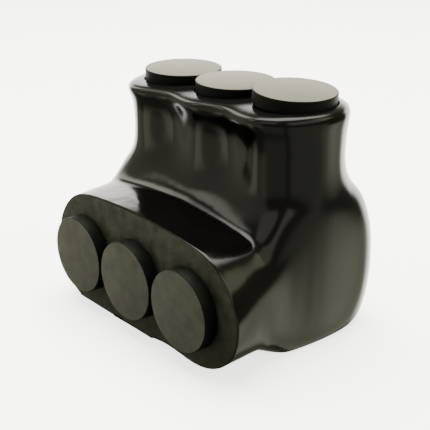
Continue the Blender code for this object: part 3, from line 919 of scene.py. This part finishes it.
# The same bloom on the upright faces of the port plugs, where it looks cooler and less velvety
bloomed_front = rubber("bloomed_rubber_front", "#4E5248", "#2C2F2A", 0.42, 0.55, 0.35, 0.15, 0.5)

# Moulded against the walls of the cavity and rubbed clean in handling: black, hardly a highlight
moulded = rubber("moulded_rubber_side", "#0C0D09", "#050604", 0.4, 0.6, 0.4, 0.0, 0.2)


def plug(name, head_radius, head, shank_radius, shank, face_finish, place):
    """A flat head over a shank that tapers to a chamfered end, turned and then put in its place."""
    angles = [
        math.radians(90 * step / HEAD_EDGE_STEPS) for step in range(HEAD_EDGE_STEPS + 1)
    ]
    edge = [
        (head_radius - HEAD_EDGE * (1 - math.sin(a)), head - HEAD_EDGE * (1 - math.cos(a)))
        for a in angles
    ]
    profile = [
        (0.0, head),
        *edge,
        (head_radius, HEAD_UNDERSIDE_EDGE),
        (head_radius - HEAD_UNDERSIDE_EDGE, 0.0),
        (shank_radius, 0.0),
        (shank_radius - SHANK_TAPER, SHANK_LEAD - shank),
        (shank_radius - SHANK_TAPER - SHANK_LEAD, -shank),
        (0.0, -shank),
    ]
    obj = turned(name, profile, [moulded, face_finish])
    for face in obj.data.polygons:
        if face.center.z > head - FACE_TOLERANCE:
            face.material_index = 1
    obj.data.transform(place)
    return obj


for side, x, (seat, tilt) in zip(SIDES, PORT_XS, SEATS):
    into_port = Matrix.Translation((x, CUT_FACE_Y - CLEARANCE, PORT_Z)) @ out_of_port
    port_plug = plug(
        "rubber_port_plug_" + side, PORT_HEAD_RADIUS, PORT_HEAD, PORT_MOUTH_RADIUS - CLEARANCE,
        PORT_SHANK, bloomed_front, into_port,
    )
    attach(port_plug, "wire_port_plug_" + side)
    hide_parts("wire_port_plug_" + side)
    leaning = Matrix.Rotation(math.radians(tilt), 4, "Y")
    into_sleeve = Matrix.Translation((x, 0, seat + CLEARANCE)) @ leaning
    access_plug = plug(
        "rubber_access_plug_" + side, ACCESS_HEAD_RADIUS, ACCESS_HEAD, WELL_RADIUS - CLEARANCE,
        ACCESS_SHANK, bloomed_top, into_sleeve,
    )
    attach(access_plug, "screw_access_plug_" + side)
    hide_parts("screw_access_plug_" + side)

--

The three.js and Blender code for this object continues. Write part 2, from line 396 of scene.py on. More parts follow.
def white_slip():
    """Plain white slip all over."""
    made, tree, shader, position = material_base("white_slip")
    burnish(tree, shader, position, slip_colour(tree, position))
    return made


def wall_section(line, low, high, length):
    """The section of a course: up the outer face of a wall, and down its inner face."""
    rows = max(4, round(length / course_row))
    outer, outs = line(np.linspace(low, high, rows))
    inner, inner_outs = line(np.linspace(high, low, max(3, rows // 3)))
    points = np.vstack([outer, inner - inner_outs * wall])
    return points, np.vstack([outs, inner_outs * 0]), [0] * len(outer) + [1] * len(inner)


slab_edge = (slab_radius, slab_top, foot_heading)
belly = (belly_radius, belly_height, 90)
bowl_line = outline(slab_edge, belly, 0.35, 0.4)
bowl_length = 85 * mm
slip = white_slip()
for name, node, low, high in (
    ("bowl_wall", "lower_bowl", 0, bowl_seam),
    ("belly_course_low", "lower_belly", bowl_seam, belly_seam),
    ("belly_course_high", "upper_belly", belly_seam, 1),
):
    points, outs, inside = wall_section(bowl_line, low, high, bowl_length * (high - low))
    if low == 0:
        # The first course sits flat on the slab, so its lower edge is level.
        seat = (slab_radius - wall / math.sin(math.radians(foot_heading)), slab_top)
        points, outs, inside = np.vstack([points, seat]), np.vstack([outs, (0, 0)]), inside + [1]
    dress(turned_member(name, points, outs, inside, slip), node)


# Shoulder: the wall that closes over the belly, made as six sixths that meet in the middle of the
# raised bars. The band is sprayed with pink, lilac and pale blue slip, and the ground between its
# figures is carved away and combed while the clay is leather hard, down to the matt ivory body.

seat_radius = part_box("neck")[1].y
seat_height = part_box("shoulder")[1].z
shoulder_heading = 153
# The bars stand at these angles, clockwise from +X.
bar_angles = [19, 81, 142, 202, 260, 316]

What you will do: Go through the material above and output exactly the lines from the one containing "Continue the Blender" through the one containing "0.4, 0.0, 0.2)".

Solution for this task:
Continue the Blender code for this object: part 3, from line 919 of scene.py. This part finishes it.
# The same bloom on the upright faces of the port plugs, where it looks cooler and less velvety
bloomed_front = rubber("bloomed_rubber_front", "#4E5248", "#2C2F2A", 0.42, 0.55, 0.35, 0.15, 0.5)

# Moulded against the walls of the cavity and rubbed clean in handling: black, hardly a highlight
moulded = rubber("moulded_rubber_side", "#0C0D09", "#050604", 0.4, 0.6, 0.4, 0.0, 0.2)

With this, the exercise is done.